**Work instructions**
Only the lines from the one containing "robe, closed=True, flip=flip)" through the one containing "before = set(bpy.data.objects)" are to be copied, exactly and with both ends kept.

#### Available data ####

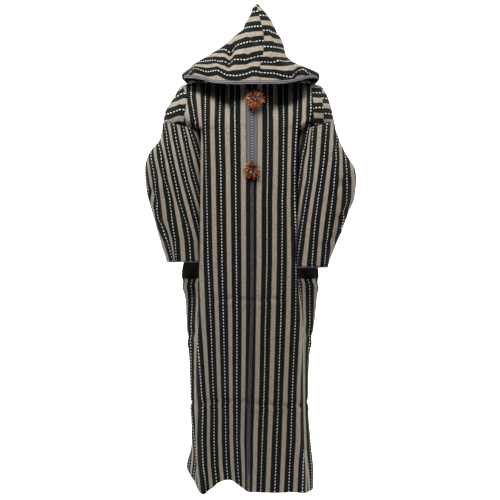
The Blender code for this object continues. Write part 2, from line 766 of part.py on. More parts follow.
def build():
    clear_scene()
    robe = bpy.data.collections.new(NAME)
    bpy.context.scene.collection.children.link(robe)
    for side, word in ((-1, "left"), (1, "right")):
        flip = side > 0
        add_sheet(f"front_{word}", front_rows(side), "striped_wool", robe, flip=not flip)
        add_sheet(f"gore_{word}", gore_rows(side), "striped_wool", robe, flip=not flip)
        add_sheet(f"sleeve_{word}", sleeve_rows(side), "striped_wool", robe, closed=True, flip=flip)
        add_sheet(f"hood_{word}", hood_rows(side), "striped_wool", robe, flip=not flip)
        add_sheet(f"braid_{word}", braid_rows(side), "braid", robe, flip=not flip, wall=BRAID_WALL)
        add_cord(f"cuff_cord_{word}", cuff_cord_points(side), CUFF_CORD_RADIUS, "cord", robe, True)
    add_sheet("back", back_rows(), "striped_wool", robe, flip=True)
    add_sheet("hood_braid", hood_braid_rows(), "braid", robe, flip=True, wall=BRAID_WALL)
    add_cord("slit_cord", slit_cord_points(), SLIT_CORD_RADIUS, "cord", robe, False)
    for values in TASSELS:
        add_tassel(values, robe)


build()
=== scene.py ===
"""The looks of a djellaba: striped wool, braid, cords and yarn tassels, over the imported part.

Metres, +Z up. The robe's front faces -Y, and its left side here is the left of a viewer who faces it.
"""

import math
import random

import bpy
import numpy as np
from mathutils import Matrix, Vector
from mathutils.bvhtree import BVHTree


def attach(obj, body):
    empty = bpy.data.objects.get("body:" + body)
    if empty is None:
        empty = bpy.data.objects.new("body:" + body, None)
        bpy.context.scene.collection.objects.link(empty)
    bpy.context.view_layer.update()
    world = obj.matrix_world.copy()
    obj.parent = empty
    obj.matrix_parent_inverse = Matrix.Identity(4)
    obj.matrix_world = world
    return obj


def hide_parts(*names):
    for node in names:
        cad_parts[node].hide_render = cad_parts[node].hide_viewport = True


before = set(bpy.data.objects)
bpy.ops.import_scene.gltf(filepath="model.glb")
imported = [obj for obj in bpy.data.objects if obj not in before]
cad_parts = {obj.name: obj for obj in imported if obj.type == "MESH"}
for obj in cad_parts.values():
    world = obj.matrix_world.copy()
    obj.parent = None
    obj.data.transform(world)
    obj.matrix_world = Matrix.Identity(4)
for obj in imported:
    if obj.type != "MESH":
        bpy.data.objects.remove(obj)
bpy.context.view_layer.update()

# Cloth and trims
WALL = 0.002
BRAID_WALL = 0.0014
SEAM_GAP = 0.0003
ARMHOLE_GAP = 0.0006
GORE_GAP = 0.0024
TRIM_LIFT = 0.0006
BRAID_LIFT = 0.0008
SLIT_CORD_RADIUS = 0.0016
CUFF_CORD_RADIUS = 0.0020
CUFF_CORD_GAP = 0.0008

# Heights of the body
ARMPIT_Z = -0.186
SHOULDER_SEAM_Z = -0.160
HEM_Z = -1.430

# How far the front's flat share, its fold and the back's corner lie behind or before the middle
FLAT_SHARE = 0.80
FRONT_BOW = 0.010
FOLD_BOW = 0.014
BACK_BOW = 0.026

# Places on the half ring: 0 is the centre front, 2 its fold, 3 the notch, 4 the side, 6 the centre back
FOLD_PLACE = 2.0
FRONT_SEAM = 2.6
BACK_SEAM = 4.6
CENTRE_BACK = 6.0
FRONT_PLACES = ((0.0, 0.0), (0.62, 1.0), (0.78, 2.0), (1.0, FRONT_SEAM))
NECK_SHARE = 3 / 12

# Squares of each cloth
PANEL_COLUMNS = 56
YOKE_ROWS = 34
BODY_ROWS = 170
GORE_COLUMNS = 36
SLEEVE_COLUMNS = 96
SLEEVE_ROWS = 90
HOOD_COLUMNS = 84
HOOD_ROWS = 70
HOOD_RETURN_ROWS = 18

# Body sections. All widths are from the centre line; front and back are the Y of the panels' middles.
BODY_COLUMNS = ("z", "front", "fold", "notch_x", "notch_y", "side", "side_y", "corner", "back")
BODY_LEFT = (
    (-0.186, -0.129, 0.172, 0.152, -0.020, 0.164, 0.062, 0.136, 0.118),
    (-0.300, -0.132, 0.174, 0.148, -0.022, 0.168, 0.066, 0.142, 0.128),
    (-0.460, -0.134, 0.175, 0.148, -0.026, 0.196, 0.058, 0.146, 0.134),
    (-0.630, -0.136, 0.176, 0.152, -0.034, 0.236, 0.046, 0.156, 0.138),
    (-0.700, -0.137, 0.178, 0.172, -0.062, 0.247, 0.030, 0.162, 0.139),
    (-0.770, -0.137, 0.178, 0.178, -0.080, 0.235, 0.024, 0.160, 0.140),
    (-0.880, -0.138, 0.178, 0.188, -0.084, 0.225, 0.020, 0.160, 0.141),
    (-0.960, -0.138, 0.176, 0.194, -0.080, 0.215, 0.016, 0.158, 0.142),
    (-1.150, -0.140, 0.170, 0.194, -0.080, 0.210, 0.012, 0.156, 0.144),
    (-1.280, -0.142, 0.168, 0.192, -0.084, 0.207, 0.020, 0.160, 0.148),
    (-1.360, -0.143, 0.168, 0.188, -0.090, 0.212, 0.036, 0.172, 0.152),
    (-1.430, -0.144, 0.168, 0.184, -0.096, 0.228, 0.046, 0.176, 0.156),
)
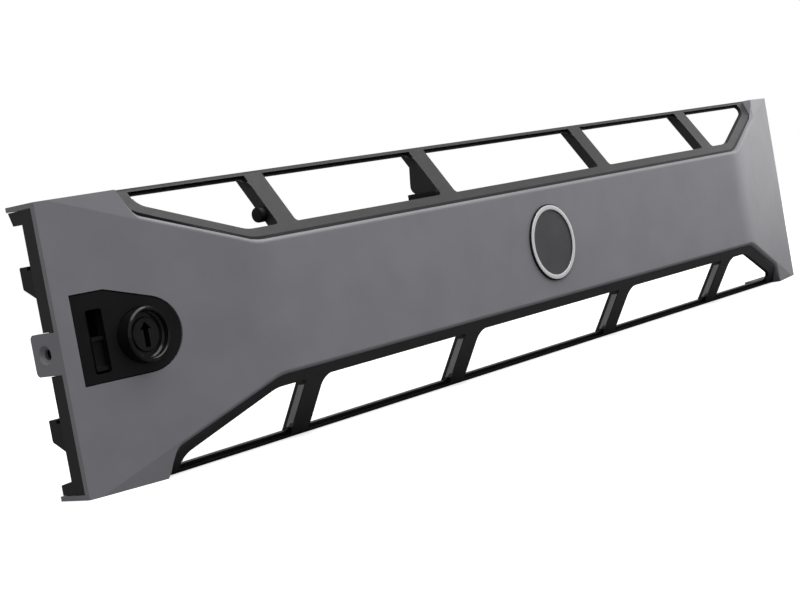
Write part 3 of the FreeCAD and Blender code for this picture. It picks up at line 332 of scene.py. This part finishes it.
# Rib lug: a round black lug on the left wall of the upper rib at the left end, moulded with the
# frame. Its free end is rounded over.
LUG_PLACE = (-140.7, -5.0, 28.9)
LUG_RADIUS, LUG_LENGTH, LUG_ROUNDING = 2.5, 3.0, 0.6


def rib_lug():
    """A cylinder with its upper end rounded, then laid over so that this end points left."""
    clear_selection()
    bpy.ops.mesh.primitive_cylinder_add(
        vertices=32, radius=LUG_RADIUS * MM, depth=LUG_LENGTH * MM
    )
    lug = bpy.context.object
    bpy.ops.object.mode_set(mode="EDIT")
    mesh = bmesh.from_edit_mesh(lug.data)
    for edge in mesh.edges:
        edge.select = all(vertex.co.z > 0 for vertex in edge.verts)
    bmesh.update_edit_mesh(lug.data)
    bpy.ops.mesh.bevel(offset=LUG_ROUNDING * MM, segments=4, affect="EDGES")
    bpy.ops.object.mode_set(mode="OBJECT")
    bpy.ops.object.shade_smooth_by_angle(angle=SMOOTH_BELOW)
    lug.rotation_euler = (0, math.radians(-90), 0)
    lug.location = Vector(LUG_PLACE) * MM
    settle(lug, "rib_lug")
    lug.data.materials.append(deep_black)
    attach(lug, "bezel")


rib_lug()

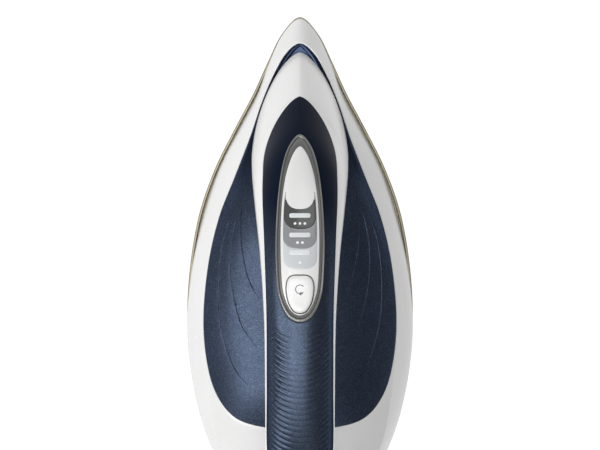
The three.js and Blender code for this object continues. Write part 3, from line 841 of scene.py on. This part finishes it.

####

**Finished exercise**
        add_sheet(f"sleeve_{word}", sleeve_rows(side), "striped_wool", robe, closed=True, flip=flip)
        add_sheet(f"hood_{word}", hood_rows(side), "striped_wool", robe, flip=not flip)
        add_sheet(f"braid_{word}", braid_rows(side), "braid", robe, flip=not flip, wall=BRAID_WALL)
        add_cord(f"cuff_cord_{word}", cuff_cord_points(side), CUFF_CORD_RADIUS, "cord", robe, True)
    add_sheet("back", back_rows(), "striped_wool", robe, flip=True)
    add_sheet("hood_braid", hood_braid_rows(), "braid", robe, flip=True, wall=BRAID_WALL)
    add_cord("slit_cord", slit_cord_points(), SLIT_CORD_RADIUS, "cord", robe, False)
    for values in TASSELS:
        add_tassel(values, robe)


build()
=== scene.py ===
"""The looks of a djellaba: striped wool, braid, cords and yarn tassels, over the imported part.

Metres, +Z up. The robe's front faces -Y, and its left side here is the left of a viewer who faces it.
"""

import math
import random

import bpy
import numpy as np
from mathutils import Matrix, Vector
from mathutils.bvhtree import BVHTree


def attach(obj, body):
    empty = bpy.data.objects.get("body:" + body)
    if empty is None:
        empty = bpy.data.objects.new("body:" + body, None)
        bpy.context.scene.collection.objects.link(empty)
    bpy.context.view_layer.update()
    world = obj.matrix_world.copy()
    obj.parent = empty
    obj.matrix_parent_inverse = Matrix.Identity(4)
    obj.matrix_world = world
    return obj


def hide_parts(*names):
    for node in names:
        cad_parts[node].hide_render = cad_parts[node].hide_viewport = True


before = set(bpy.data.objects)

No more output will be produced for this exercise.